# activate USB



## dragonslayer (Jul 11, 2005)

After a lot of hassle & read I have finally upgraded my Hard drive to bigger HD using hinsdale guide, now I would like to enable USB, so I can install my USB wirelsss card instead of phone line, can some one guide me in the right direction.

Your help will be greatly appreciated.


----------



## funtoupgrade (Mar 15, 2005)

Connect up the wireless card and run a new guided setup.


----------



## dragonslayer (Jul 11, 2005)

I did do that, but nothing happend, so I am assuming that I need to installed USB drivers before I can plug & play..... so where do I find the driver.


----------



## ttodd1 (Nov 6, 2003)

What model Tivo would help.


----------



## HomeUser (Jan 12, 2003)

Looks like a "Philips DTV DVR/s704/R17" 
http://www.tivocommunity.com/tivo-vb/showthread.php?p=3038442&&#post3038442


----------



## classicsat (Feb 18, 2004)

Look for Zipper on the underground


----------



## dragonslayer (Jul 11, 2005)

HomeUser said:


> Looks like a "Philips DTV DVR/s704/R17"
> http://www.tivocommunity.com/tivo-vb/showthread.php?p=3038442&&#post3038442


Wow............... what great guess. Thanks very much.....hopefully I'll be able to do this without bugging some valued ppl


----------



## dragonslayer (Jul 11, 2005)

http://www.mastersav.com/tivo_zipper.html

I've couple questions, I have the toolCD, tivotool.tar & superpath, since I dont own a PTV Boot CD, where can I find the VMLINUX_.GZ & the other 1 is 000001, where can I get this 2 files.
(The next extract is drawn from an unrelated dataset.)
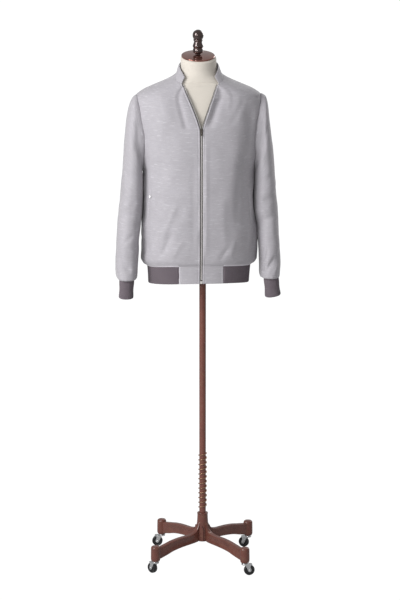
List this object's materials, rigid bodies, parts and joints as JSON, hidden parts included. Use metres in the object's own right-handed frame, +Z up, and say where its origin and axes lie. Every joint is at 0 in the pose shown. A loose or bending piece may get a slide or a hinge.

Thanks in advance for the great help.


----------



## bnm81002 (Oct 3, 2004)

dragonslayer said:


> http://www.mastersav.com/tivo_zipper.html
> 
> I've couple questions, I have the toolCD, tivotool.tar & superpath, since I dont own a PTV Boot CD, where can I find the VMLINUX_.GZ & the other 1 is 000001, where can I get this 2 files.
> 
> Thanks in advance for the great help.


that site explains STEP BY STEP, what you need, where to go to find what you need and what to do after gathering all that you need, try reading the site from top to bottom again, it's all there for you :up: :up: :up:


----------



## Tracy RainH2o (Nov 18, 2005)

dragonslayer said:


> http://www.mastersav.com/tivo_zipper.html
> 
> I've couple questions, I have the toolCD, tivotool.tar & superpath, since I dont own a PTV Boot CD, where can I find the VMLINUX_.GZ & the other 1 is 000001, where can I get this 2 files.
> 
> Thanks in advance for the great help.


Pay the $5. It's well worth it.

The 000001 file is your backed up hard drive image.


----------



## dragonslayer (Jul 11, 2005)

I have read that a 1000 times and still I will be missing couple files which is 

VMLINUX_.GZ (PTV BOOT CD) & 000001 ( from instantcake CD) which I dont have.

I just need to find out is there a way to download this 2 files without paying.


----------



## Tracy RainH2o (Nov 18, 2005)

dragonslayer said:


> I have read that a 1000 times and still I will be missing couple files which is
> 
> VMLINUX_.GZ (PTV BOOT CD) & 000001 ( from instantcake CD) which I dont have.
> 
> I just need to find out is there a way to download this 2 files without paying.


You most likely will not find the VMILINUX file as I have read that the folks at PTVUpgrade had to pay the creator for the rights to distribute it. Come on, it's only $5. 

As I stated before, the 000001 file is the Tivo image file and it can be yours for FREE. Just back it up using the LBA48 CD from PTVUpgrade. You could pay $20 for it if you wanted.


----------



## dragonslayer (Jul 11, 2005)

I took your advice "tracy RainH2o" I bought the PTV upgrade boot cd for $20 what the heck, I'm following directions.......Hopefully I'll be able enable USB & run network.

Thanks is advance for all the help guys.


----------



## bnm81002 (Oct 3, 2004)

dragonslayer said:


> I have read that a 1000 times and still I will be missing couple files which is
> 
> VMLINUX_.GZ (PTV BOOT CD) & 000001 ( from instantcake CD) which I dont have.
> 
> I just need to find out is there a way to download this 2 files without paying.


you didn't ask about downloading the files w/o paying for them in you post above but Tracy answered your question correctly


----------